**Objective**
Only the lines from the start of the entries through the line with "LOOSE = 0.12" are wanted; please output them exactly.

----------

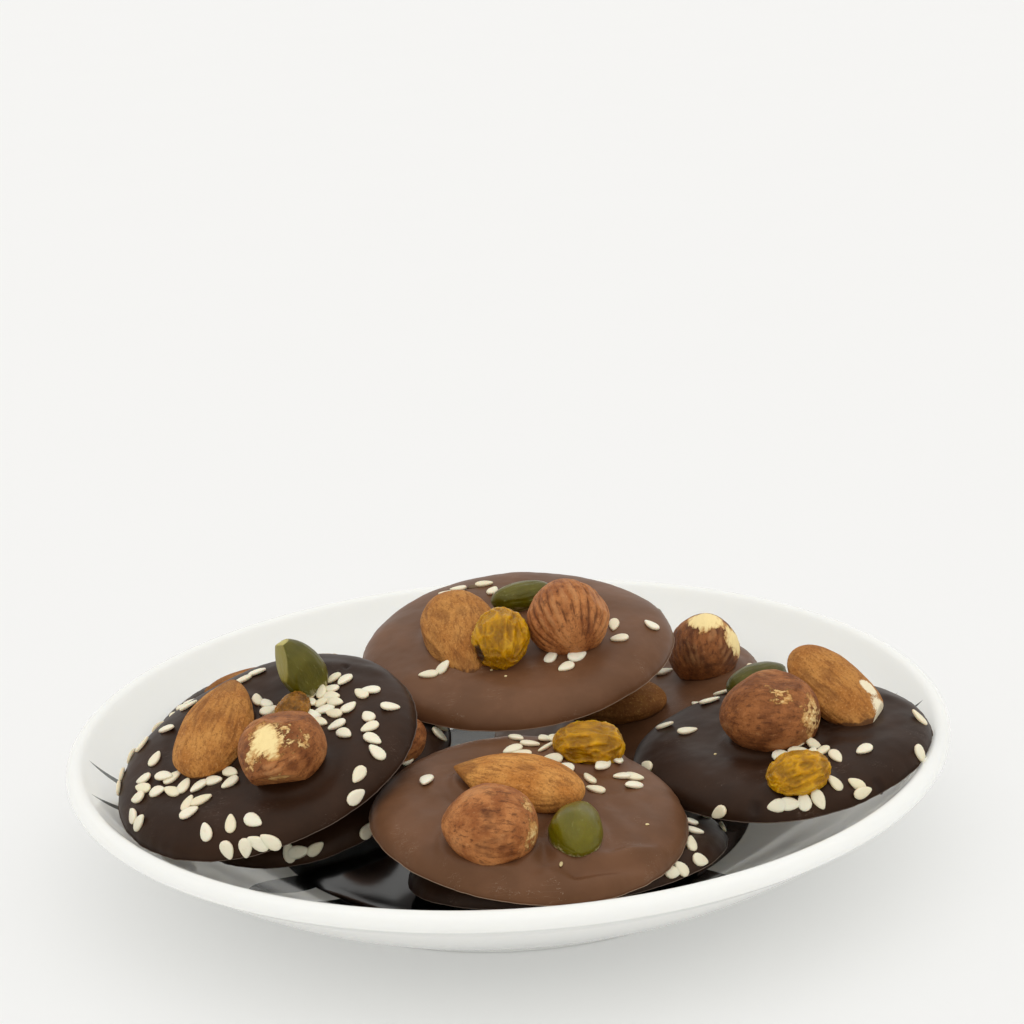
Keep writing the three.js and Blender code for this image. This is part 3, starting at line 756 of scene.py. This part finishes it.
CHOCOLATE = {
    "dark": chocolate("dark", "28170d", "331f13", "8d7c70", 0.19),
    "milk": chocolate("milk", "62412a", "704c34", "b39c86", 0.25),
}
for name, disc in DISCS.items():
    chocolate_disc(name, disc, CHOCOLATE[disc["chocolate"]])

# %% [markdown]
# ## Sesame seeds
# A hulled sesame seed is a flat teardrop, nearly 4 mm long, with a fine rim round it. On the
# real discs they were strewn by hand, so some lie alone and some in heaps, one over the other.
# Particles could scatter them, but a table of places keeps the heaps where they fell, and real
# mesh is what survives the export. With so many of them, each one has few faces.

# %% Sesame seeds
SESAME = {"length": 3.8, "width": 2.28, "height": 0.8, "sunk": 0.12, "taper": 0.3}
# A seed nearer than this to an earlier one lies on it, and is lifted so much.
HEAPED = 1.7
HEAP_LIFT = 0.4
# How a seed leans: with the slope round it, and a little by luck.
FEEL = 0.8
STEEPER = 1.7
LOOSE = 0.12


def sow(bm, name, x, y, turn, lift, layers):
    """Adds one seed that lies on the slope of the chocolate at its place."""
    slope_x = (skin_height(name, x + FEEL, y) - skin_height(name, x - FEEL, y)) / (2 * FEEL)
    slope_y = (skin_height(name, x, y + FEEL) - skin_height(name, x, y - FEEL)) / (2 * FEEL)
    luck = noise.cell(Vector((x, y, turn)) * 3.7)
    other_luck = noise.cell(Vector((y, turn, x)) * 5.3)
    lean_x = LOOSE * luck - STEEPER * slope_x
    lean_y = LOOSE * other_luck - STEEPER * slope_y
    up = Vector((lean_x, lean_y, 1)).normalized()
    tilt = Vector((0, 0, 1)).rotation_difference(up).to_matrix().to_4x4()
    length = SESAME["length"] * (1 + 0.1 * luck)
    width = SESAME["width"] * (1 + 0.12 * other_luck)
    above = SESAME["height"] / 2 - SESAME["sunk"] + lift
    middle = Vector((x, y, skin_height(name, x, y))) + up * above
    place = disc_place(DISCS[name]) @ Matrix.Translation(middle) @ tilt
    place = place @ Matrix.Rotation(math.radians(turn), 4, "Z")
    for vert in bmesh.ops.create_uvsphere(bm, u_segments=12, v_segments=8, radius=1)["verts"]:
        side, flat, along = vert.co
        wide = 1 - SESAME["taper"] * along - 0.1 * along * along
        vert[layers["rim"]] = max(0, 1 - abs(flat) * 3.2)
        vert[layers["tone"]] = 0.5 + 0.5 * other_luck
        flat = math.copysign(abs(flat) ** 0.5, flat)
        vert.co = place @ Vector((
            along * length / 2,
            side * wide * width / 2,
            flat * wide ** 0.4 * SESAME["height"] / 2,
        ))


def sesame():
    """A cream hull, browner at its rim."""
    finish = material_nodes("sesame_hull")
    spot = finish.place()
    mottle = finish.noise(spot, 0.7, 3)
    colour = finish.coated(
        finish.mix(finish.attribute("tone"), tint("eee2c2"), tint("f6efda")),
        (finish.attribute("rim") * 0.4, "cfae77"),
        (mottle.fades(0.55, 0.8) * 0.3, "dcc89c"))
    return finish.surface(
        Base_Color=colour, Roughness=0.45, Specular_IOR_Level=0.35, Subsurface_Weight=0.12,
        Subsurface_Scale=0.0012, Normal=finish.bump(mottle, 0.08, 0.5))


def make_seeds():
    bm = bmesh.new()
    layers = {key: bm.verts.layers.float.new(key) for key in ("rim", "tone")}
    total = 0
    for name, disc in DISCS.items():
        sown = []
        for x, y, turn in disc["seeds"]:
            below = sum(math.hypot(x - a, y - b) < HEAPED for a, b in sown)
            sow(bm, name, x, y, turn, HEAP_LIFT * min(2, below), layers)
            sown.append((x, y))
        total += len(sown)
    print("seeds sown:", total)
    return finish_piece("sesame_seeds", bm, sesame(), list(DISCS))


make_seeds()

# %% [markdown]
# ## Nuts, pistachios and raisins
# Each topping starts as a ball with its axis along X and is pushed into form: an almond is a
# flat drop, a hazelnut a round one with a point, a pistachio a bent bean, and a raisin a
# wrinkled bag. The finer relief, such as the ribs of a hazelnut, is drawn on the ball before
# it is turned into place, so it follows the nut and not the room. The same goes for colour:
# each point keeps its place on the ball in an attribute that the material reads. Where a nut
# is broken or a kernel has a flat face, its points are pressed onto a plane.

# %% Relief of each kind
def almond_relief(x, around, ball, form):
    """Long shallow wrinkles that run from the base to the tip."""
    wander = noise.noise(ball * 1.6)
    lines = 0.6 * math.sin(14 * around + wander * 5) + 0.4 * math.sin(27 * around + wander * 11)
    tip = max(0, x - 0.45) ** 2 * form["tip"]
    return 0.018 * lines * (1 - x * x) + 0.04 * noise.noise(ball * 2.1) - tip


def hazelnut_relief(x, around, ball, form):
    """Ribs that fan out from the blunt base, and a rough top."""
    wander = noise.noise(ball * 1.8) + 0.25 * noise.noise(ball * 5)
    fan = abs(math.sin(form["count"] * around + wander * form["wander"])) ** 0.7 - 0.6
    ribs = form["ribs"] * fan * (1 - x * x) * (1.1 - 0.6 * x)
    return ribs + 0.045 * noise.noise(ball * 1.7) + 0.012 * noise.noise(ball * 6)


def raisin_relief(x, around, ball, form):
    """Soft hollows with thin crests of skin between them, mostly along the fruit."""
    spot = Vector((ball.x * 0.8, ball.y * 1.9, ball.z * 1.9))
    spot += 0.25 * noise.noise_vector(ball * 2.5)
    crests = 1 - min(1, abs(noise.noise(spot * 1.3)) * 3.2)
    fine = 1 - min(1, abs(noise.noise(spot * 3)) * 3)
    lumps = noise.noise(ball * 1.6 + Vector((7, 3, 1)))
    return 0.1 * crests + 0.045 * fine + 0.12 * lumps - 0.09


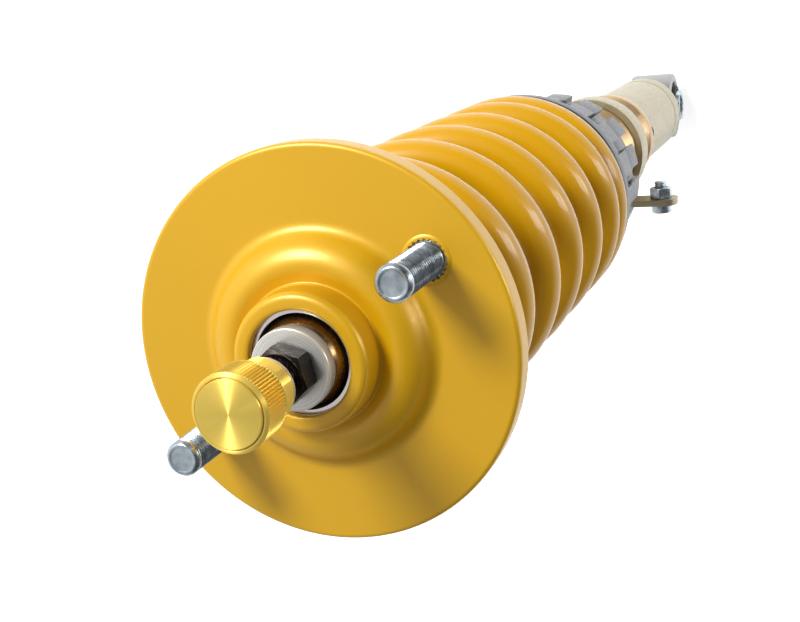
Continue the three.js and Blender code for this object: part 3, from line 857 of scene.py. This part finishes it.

----------

**Response to the exercise**
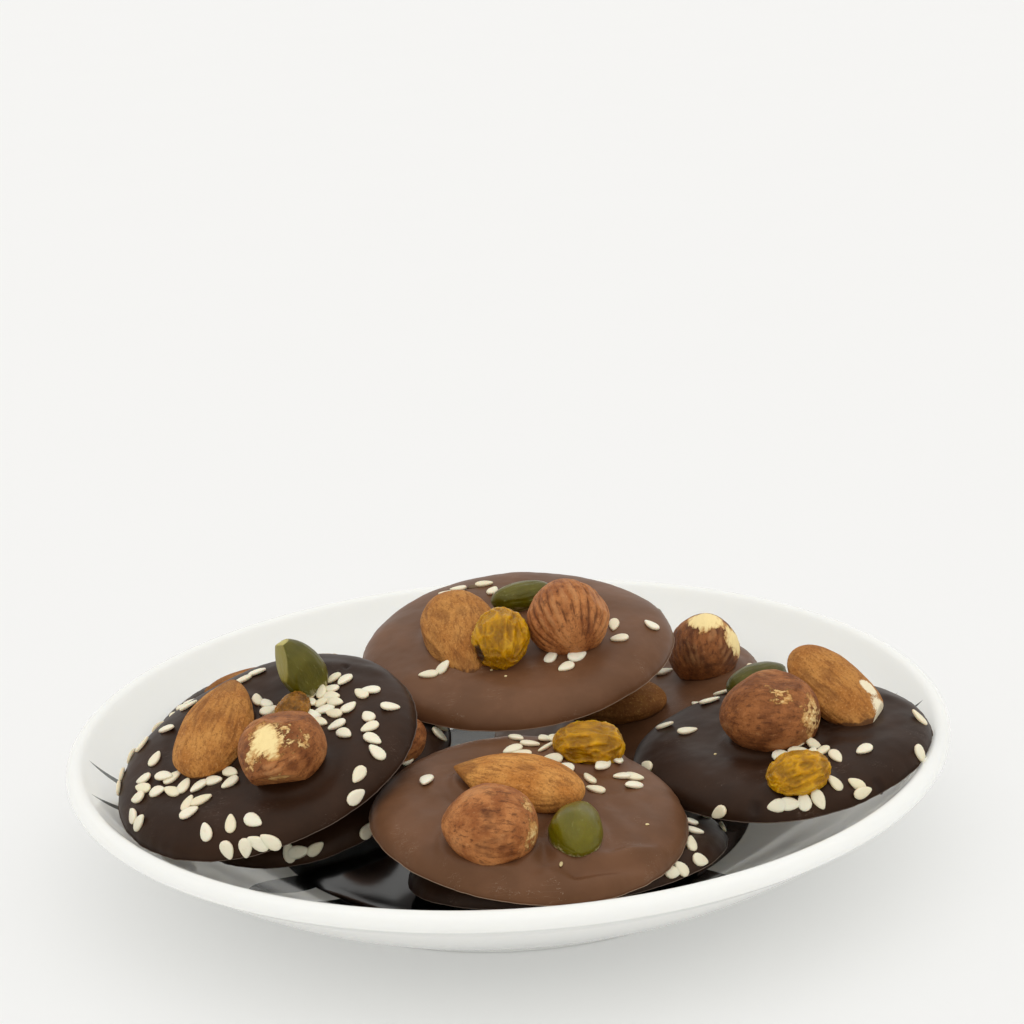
Keep writing the three.js and Blender code for this image. This is part 3, starting at line 756 of scene.py. This part finishes it.
CHOCOLATE = {
    "dark": chocolate("dark", "28170d", "331f13", "8d7c70", 0.19),
    "milk": chocolate("milk", "62412a", "704c34", "b39c86", 0.25),
}
for name, disc in DISCS.items():
    chocolate_disc(name, disc, CHOCOLATE[disc["chocolate"]])

# %% [markdown]
# ## Sesame seeds
# A hulled sesame seed is a flat teardrop, nearly 4 mm long, with a fine rim round it. On the
# real discs they were strewn by hand, so some lie alone and some in heaps, one over the other.
# Particles could scatter them, but a table of places keeps the heaps where they fell, and real
# mesh is what survives the export. With so many of them, each one has few faces.

# %% Sesame seeds
SESAME = {"length": 3.8, "width": 2.28, "height": 0.8, "sunk": 0.12, "taper": 0.3}
# A seed nearer than this to an earlier one lies on it, and is lifted so much.
HEAPED = 1.7
HEAP_LIFT = 0.4
# How a seed leans: with the slope round it, and a little by luck.
FEEL = 0.8
STEEPER = 1.7
LOOSE = 0.12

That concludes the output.